PayHOA is modern, all-in-one community management software built for self-managed associations and property management companies. From invoicing, payments and accounting to voting, websites, violations and requests, PayHOA simplifies operations so communities can run smoothly and affordably. Trusted by 5,000+ associations, PayHOA helps save time, reduce costs, and strengthen the places people are proud to call home.

Challenge

Midway through the year, PayHOA saw a dip in paid search efficiency. Performance dropped as Google Ads began optimizing for multiple conversion types, resulting in inflated CPAs and lower-quality leads. Despite strong fundamentals and a solid media strategy in place, results weren’t matching investment, especially in Google.

Together, we made the decision to step back, simplify, and prioritize higher-quality outcomes over volume, recalibrating our campaign structure to regain efficiency.

Solution

We partnered with PayHOA to rebuild their paid search engine from the ground up. Our approach focused on efficiency, quality, and better tracking:

  1. Refocused optimization goals
    We started by testing optimization toward multiple offline conversion actions, including MQLs, SQLs, Opportunities, and Customers. The goal was to improve lead quality by training the algorithm on deeper-funnel signals.

    But in practice, the approach led to inconsistent results and rising costs, as the signals became too diluted.

    So we made a strategic pivot: consolidating the optimization goal to Sign UpComplete. This gave Google’s algorithm a clearer signal to optimize toward, helping us stabilize performance and re-establish cost efficiency.
  1. Keyword analysis and campaign consolidation
    We paused underperforming keywords, consolidated campaign structures, and introduced clean segmentation across Broad Match, Phrase Match, Exact Match, Competitor, and Branded campaigns. This reduced clutter and improved budget allocation.

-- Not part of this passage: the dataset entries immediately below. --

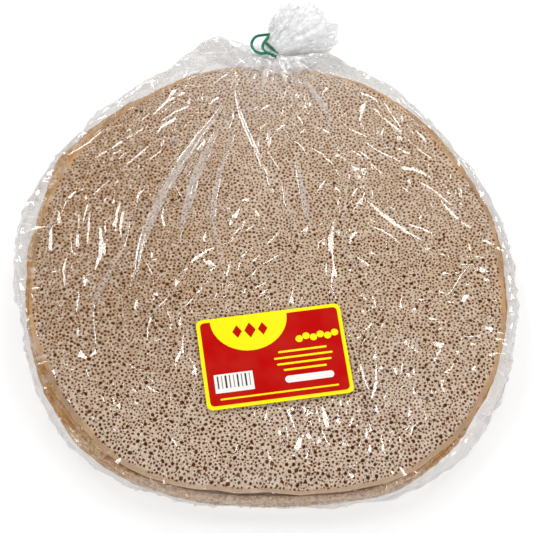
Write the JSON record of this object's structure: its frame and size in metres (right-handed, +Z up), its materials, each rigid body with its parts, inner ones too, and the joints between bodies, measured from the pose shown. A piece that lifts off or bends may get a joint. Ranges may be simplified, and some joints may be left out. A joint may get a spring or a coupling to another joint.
{
  "type": "bagged injera flatbread stack",
  "caption": "Round stack of spongy injera flatbreads in a clear crumpled bag, gathered and tied at one end, with a rounded label on top.",
  "frame": {"origin": "middle of the pack's bounding box, on the flat underside", "axes": "+Z up out of the shown side, +Y towards the tied neck, +X to the right of a viewer who has the neck at the far end"},
  "size_m": [0.3619, 0.4002, 0.0361],
  "materials": {
    "film": "clear thin crumpled film, sharp white glints, milky where it is gathered",
    "injera": "matt beige spongy bread, full of small dark pores",
    "label": "smooth printed paper, red and yellow fields with white panels",
    "tie": "green plastic ribbon with a wire core"
  },
  "bodies": {
    "root": {"bag": "film", "label": "label", "twist_tie": "tie"}
  },
  "joints": []
}
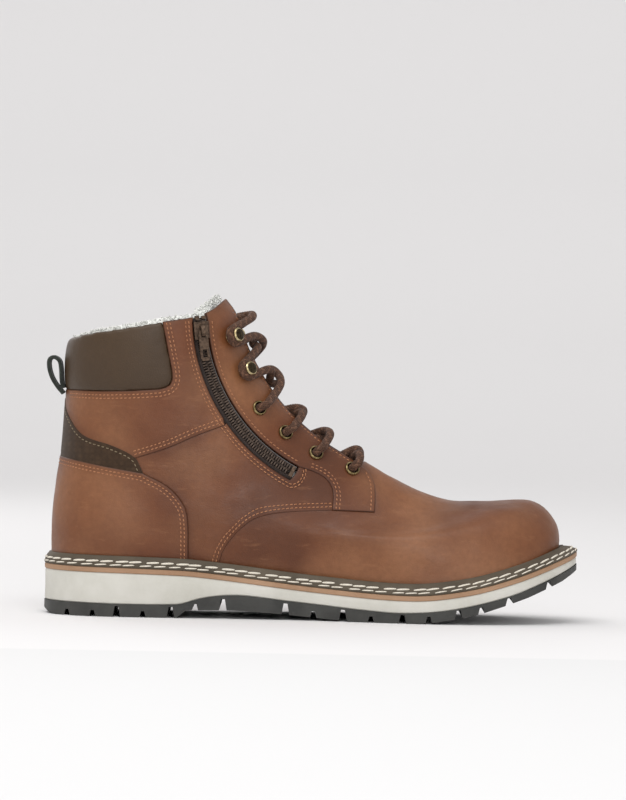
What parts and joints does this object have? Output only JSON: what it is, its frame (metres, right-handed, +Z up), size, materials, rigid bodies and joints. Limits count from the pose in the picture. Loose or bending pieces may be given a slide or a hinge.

  2. Tactical campaign pruning and testing
    We ran experiments using Performance Max, which initially generated low-cost leads but revealed significant quality issues. We sunsetted those campaigns and refocused on proven keyword-driven search campaigns.

  3. Smarter spend allocation
    Reducing overall paid search spend by over $100K in August and September (compared to June and July), while maintaining healthy MQL volume. This proved we could do more with less by tightening optimization and targeting.

Results

By the end of Q3, the improvements were undeniable:

  • 34% reduction in total program spend quarter-over-quarter
  • Cost per MQL dropped 15%
  • Cost per SQL dropped 24%
  • Cost per Opportunity dropped 40%
  • Opportunities increased by 4% despite lower overall lead volume
  • $100K+ in savings on paid search with equal or better MQL volume

Next Steps

With a more efficient paid search engine in place, the focus now shifts to scaling volume without sacrificing CPA. Our ongoing roadmap includes a mix of performance optimization, creative experimentation, and channel expansion:

  • Scale Google Ads while maintaining efficiency. It remains the core pipeline driver, and our goal is to grow volume while protecting cost discipline.
  • Experimenting with tCPA bidding, nurturing remarketing audience through social proof and offers, DSA tests
  • Test new landing pages and messaging. We're running experiments to identify higher-converting experiences across audience segments.